Return the whole listing exactly as it stands.
*** THE RECORDS
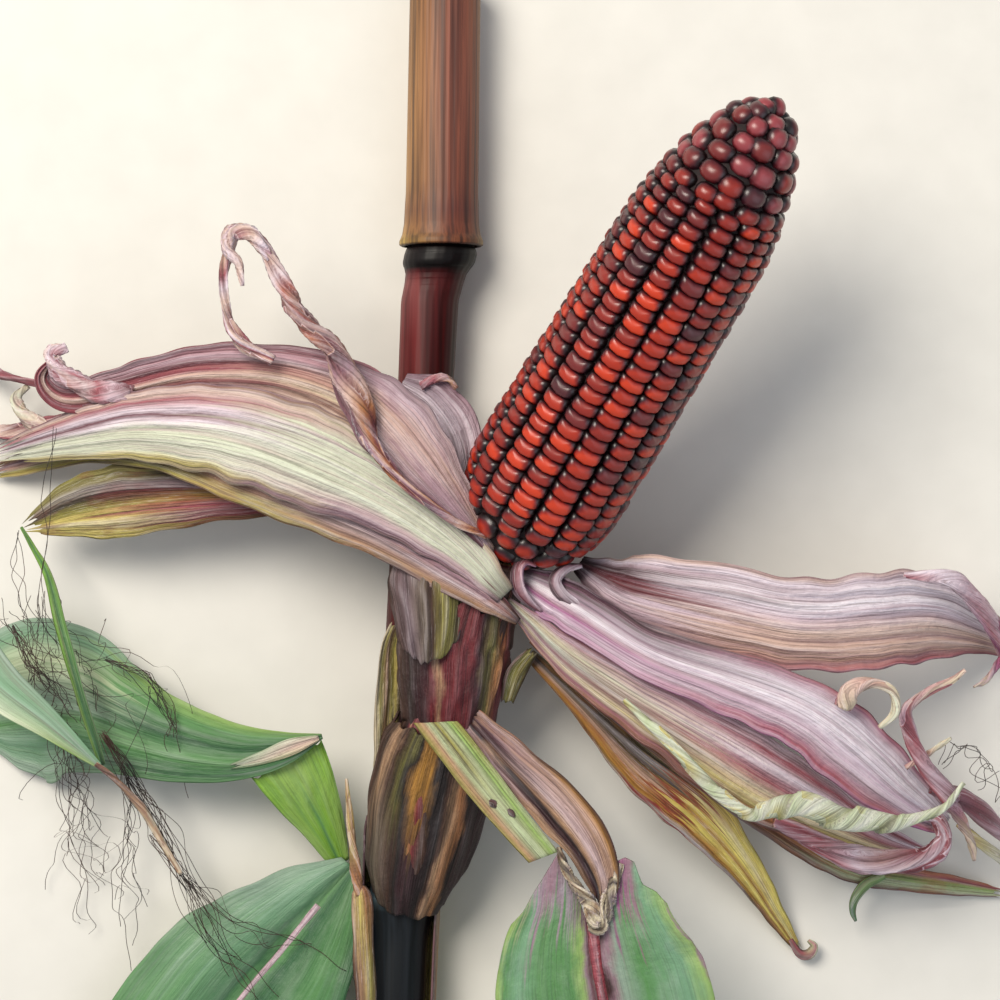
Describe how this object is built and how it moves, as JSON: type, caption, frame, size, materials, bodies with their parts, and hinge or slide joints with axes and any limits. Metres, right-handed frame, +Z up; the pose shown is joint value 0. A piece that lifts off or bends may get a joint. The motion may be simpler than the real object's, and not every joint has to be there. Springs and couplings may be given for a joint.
{
  "type": "cut maize stalk with ear",
  "caption": "Length of maize stalk cut with its ripe dark red ear bared, dry husks folded back to both sides and green leaves, lying on its back.",
  "frame": {"origin": "on the surface that the cut plant lies on, under the middle of its box", "axes": "+Y along the stalk towards the top of the plant, +X towards the side that the ear leans to, +Z up from the surface, out of the side that the ear grew on"},
  "size_m": [0.3363, 0.4889, 0.0991],
  "materials": {
    "stalk_skin": "satin, dark maroon, dry",
    "tan_sheath": "matt, fine ribs along it",
    "brown_sheath": "matt, veined",
    "kernel": "glossy",
    "mauve_husk": "matt, papery, ribbed",
    "pale_husk": "matt, papery, ribbed",
    "yellow_husk": "matt, papery",
    "green_leaf": "satin, waxy"
  },
  "bodies": {
    "root": {"stalk": "stalk_skin", "upper_sheath": "tan_sheath", "ear_shank": "brown_sheath", "shank_wrap": "brown_sheath", "leaf_sheath": "brown_sheath", "husk_turned_down": "brown_sheath", "ear": "kernel", "leaf_strip_mauve": "mauve_husk", "husk_left_rope": "mauve_husk", "husk_left_fold": "mauve_husk", "husk_left_brown": "mauve_husk", "husk_left_upper": "mauve_husk", "husk_left_tail": "mauve_husk", "husk_right_fold": "mauve_husk", "husk_right_upper": "mauve_husk", "husk_right_strand": "mauve_husk", "husk_right_middle": "mauve_husk", "husk_right_curl": "mauve_husk", "husk_right_tip": "mauve_husk", "leaf_collar": "pale_husk", "husk_left_main": "pale_husk", "husk_left_back": "pale_husk", "husk_right_spiral": "pale_husk", "husk_right_loop": "pale_husk", "husk_right_cream": "pale_husk", "husk_right_lower": "pale_husk", "lower_sheath": "yellow_husk", "husk_left_under": "yellow_husk", "husk_right_hooked": "yellow_husk", "husk_right_pointed": "yellow_husk", "bract_dry_left": "yellow_husk", "bract_dry_right": "yellow_husk", "leaf_strip_green": "green_leaf", "ear_leaf_blade": "green_leaf", "husk_left_flag": "green_leaf", "lower_leaf_blade": "green_leaf", "arched_leaf_rise": "green_leaf", "arched_leaf_fall": "green_leaf"}
  },
  "joints": []
}
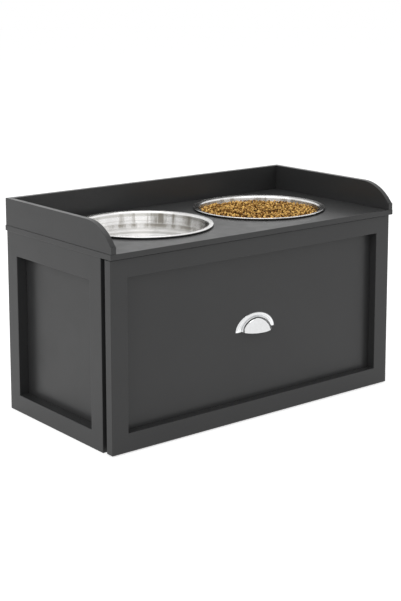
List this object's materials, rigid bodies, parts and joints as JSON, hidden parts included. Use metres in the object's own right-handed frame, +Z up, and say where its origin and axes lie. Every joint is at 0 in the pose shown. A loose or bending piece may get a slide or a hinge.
******
▸ WRITTEN ANSWER
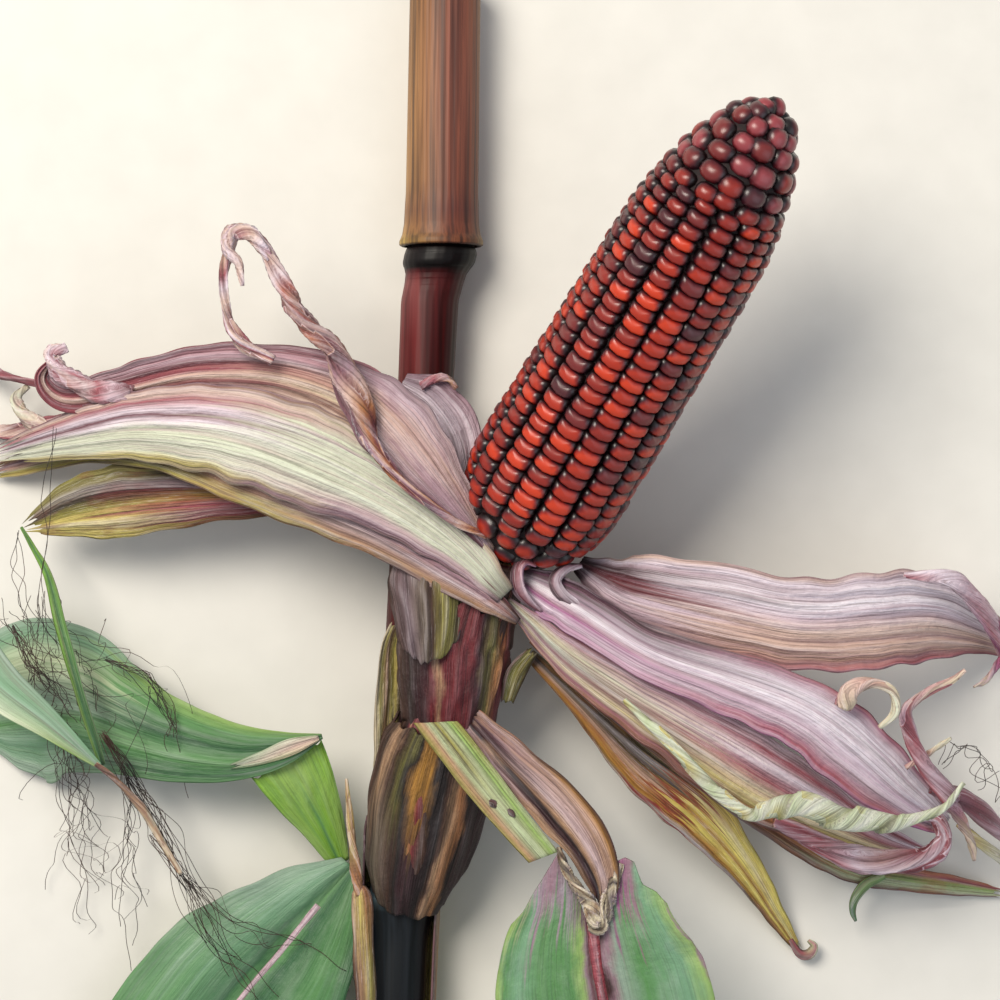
Describe how this object is built and how it moves, as JSON: type, caption, frame, size, materials, bodies with their parts, and hinge or slide joints with axes and any limits. Metres, right-handed frame, +Z up; the pose shown is joint value 0. A piece that lifts off or bends may get a joint. The motion may be simpler than the real object's, and not every joint has to be there. Springs and couplings may be given for a joint.
{
  "type": "cut maize stalk with ear",
  "caption": "Length of maize stalk cut with its ripe dark red ear bared, dry husks folded back to both sides and green leaves, lying on its back.",
  "frame": {"origin": "on the surface that the cut plant lies on, under the middle of its box", "axes": "+Y along the stalk towards the top of the plant, +X towards the side that the ear leans to, +Z up from the surface, out of the side that the ear grew on"},
  "size_m": [0.3363, 0.4889, 0.0991],
  "materials": {
    "stalk_skin": "satin, dark maroon, dry",
    "tan_sheath": "matt, fine ribs along it",
    "brown_sheath": "matt, veined",
    "kernel": "glossy",
    "mauve_husk": "matt, papery, ribbed",
    "pale_husk": "matt, papery, ribbed",
    "yellow_husk": "matt, papery",
    "green_leaf": "satin, waxy"
  },
  "bodies": {
    "root": {"stalk": "stalk_skin", "upper_sheath": "tan_sheath", "ear_shank": "brown_sheath", "shank_wrap": "brown_sheath", "leaf_sheath": "brown_sheath", "husk_turned_down": "brown_sheath", "ear": "kernel", "leaf_strip_mauve": "mauve_husk", "husk_left_rope": "mauve_husk", "husk_left_fold": "mauve_husk", "husk_left_brown": "mauve_husk", "husk_left_upper": "mauve_husk", "husk_left_tail": "mauve_husk", "husk_right_fold": "mauve_husk", "husk_right_upper": "mauve_husk", "husk_right_strand": "mauve_husk", "husk_right_middle": "mauve_husk", "husk_right_curl": "mauve_husk", "husk_right_tip": "mauve_husk", "leaf_collar": "pale_husk", "husk_left_main": "pale_husk", "husk_left_back": "pale_husk", "husk_right_spiral": "pale_husk", "husk_right_loop": "pale_husk", "husk_right_cream": "pale_husk", "husk_right_lower": "pale_husk", "lower_sheath": "yellow_husk", "husk_left_under": "yellow_husk", "husk_right_hooked": "yellow_husk", "husk_right_pointed": "yellow_husk", "bract_dry_left": "yellow_husk", "bract_dry_right": "yellow_husk", "leaf_strip_green": "green_leaf", "ear_leaf_blade": "green_leaf", "husk_left_flag": "green_leaf", "lower_leaf_blade": "green_leaf", "arched_leaf_rise": "green_leaf", "arched_leaf_fall": "green_leaf"}
  },
  "joints": []
}
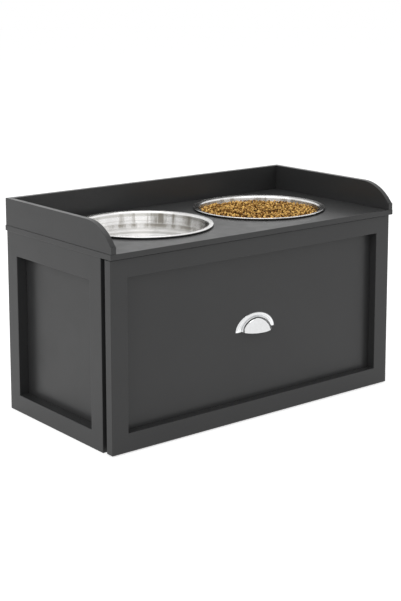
List this object's materials, rigid bodies, parts and joints as JSON, hidden parts included. Use metres in the object's own right-handed frame, +Z up, and say where its origin and axes lie. Every joint is at 0 in the pose shown. A loose or bending piece may get a slide or a hinge.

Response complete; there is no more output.